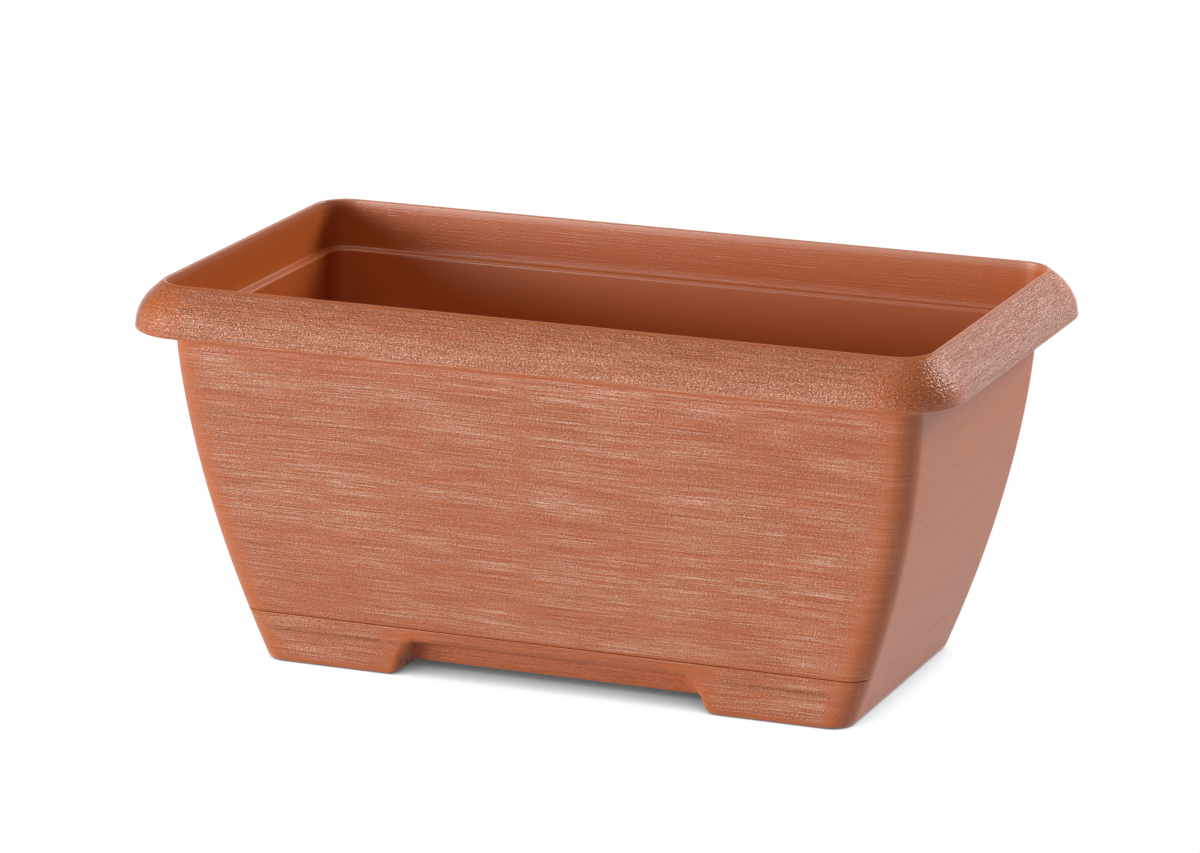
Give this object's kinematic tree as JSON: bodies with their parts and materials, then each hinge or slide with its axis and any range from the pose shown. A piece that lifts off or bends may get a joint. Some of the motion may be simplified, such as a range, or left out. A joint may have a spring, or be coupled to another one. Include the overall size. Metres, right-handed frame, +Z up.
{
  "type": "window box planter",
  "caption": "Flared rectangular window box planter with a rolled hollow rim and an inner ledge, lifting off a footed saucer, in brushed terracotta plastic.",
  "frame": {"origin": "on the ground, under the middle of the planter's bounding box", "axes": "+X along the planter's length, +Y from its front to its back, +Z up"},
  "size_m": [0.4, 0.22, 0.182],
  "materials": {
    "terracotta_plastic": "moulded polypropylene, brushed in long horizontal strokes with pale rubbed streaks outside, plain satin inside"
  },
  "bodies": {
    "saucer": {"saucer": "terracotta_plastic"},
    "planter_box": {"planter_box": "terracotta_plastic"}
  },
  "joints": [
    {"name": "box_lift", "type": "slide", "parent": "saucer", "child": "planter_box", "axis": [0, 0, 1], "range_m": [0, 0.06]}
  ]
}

☆ ☆ ☆ ☆ ☆

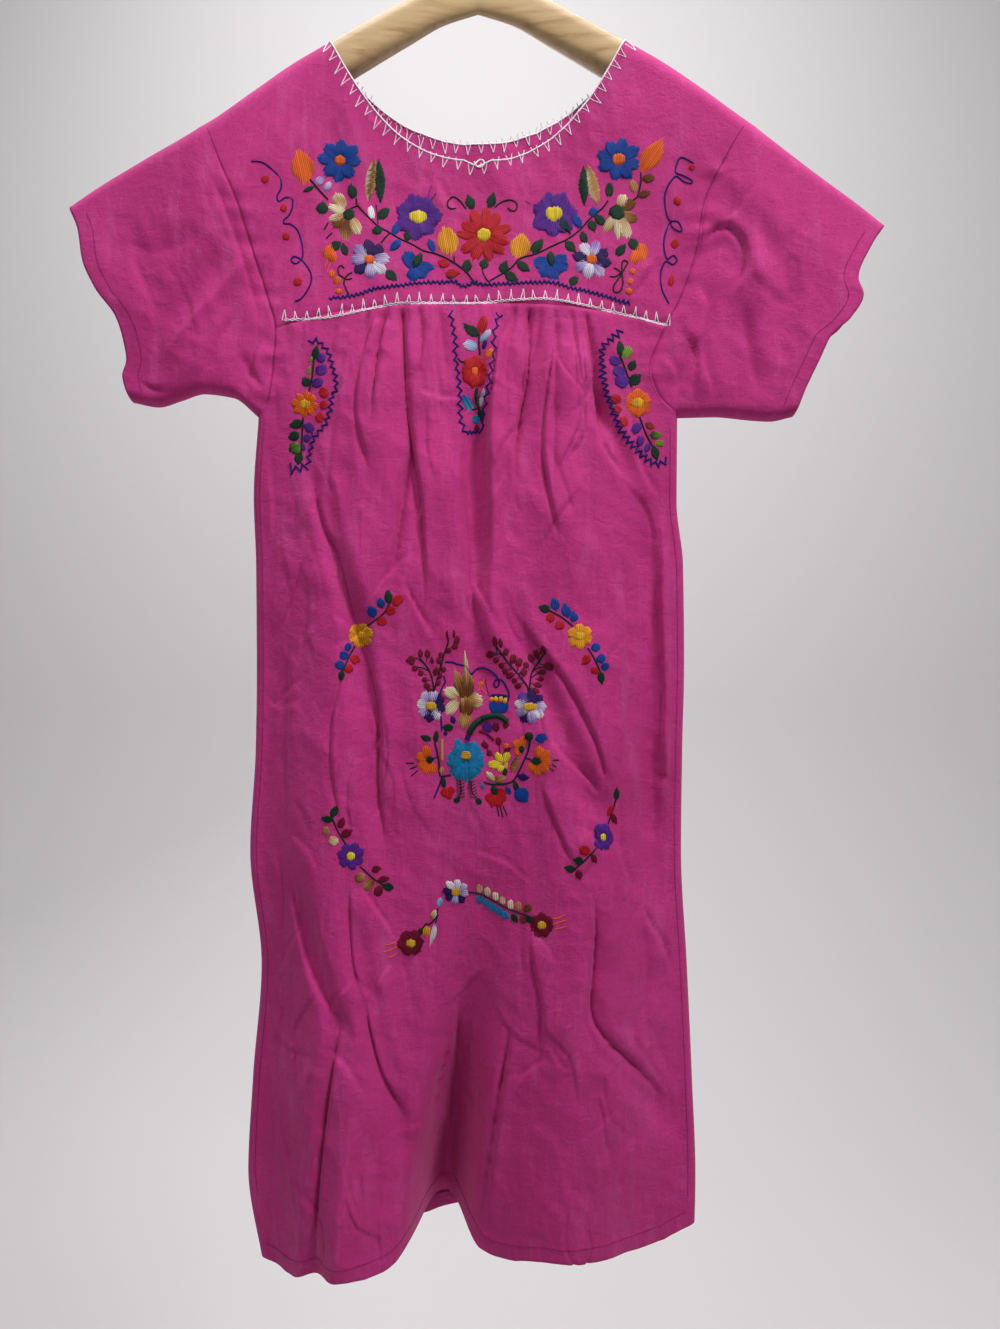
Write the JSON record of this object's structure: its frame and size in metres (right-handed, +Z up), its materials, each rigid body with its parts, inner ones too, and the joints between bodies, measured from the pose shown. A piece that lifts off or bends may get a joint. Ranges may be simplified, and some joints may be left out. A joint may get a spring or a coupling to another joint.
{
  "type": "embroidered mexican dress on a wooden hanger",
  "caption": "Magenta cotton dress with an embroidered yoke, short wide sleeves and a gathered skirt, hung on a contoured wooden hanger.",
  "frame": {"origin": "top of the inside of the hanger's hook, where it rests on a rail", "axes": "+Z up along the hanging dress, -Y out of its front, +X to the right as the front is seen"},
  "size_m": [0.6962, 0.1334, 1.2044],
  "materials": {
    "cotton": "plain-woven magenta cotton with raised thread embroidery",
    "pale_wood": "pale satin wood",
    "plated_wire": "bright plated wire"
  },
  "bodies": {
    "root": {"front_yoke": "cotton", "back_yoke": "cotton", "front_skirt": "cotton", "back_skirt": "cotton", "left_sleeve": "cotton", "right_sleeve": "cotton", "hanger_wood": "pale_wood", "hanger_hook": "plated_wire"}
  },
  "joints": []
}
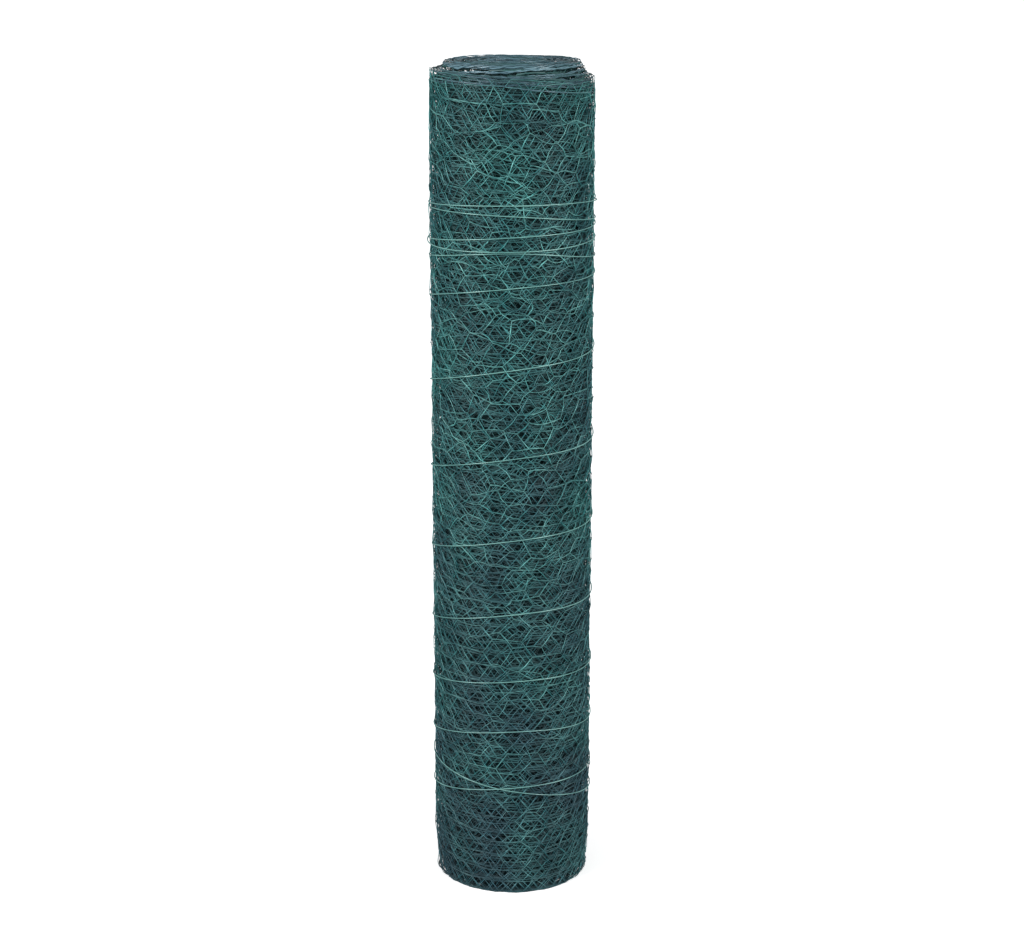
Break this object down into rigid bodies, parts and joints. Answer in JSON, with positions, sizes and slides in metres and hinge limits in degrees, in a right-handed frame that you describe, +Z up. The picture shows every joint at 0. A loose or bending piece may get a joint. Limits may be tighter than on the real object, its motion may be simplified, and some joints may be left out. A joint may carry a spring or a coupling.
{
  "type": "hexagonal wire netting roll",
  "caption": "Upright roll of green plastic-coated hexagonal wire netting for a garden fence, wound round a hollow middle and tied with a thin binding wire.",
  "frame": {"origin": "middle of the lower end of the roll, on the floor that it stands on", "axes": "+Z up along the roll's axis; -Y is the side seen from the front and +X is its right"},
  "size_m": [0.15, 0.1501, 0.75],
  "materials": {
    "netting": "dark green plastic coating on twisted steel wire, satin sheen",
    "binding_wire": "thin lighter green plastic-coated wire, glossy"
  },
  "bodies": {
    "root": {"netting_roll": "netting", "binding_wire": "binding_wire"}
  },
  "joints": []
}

☆ ☆ ☆ ☆ ☆

AIM -
Your answer should be a single number: the count of lines that contain "bends".

OUTPUT FOR THIS TASK -
2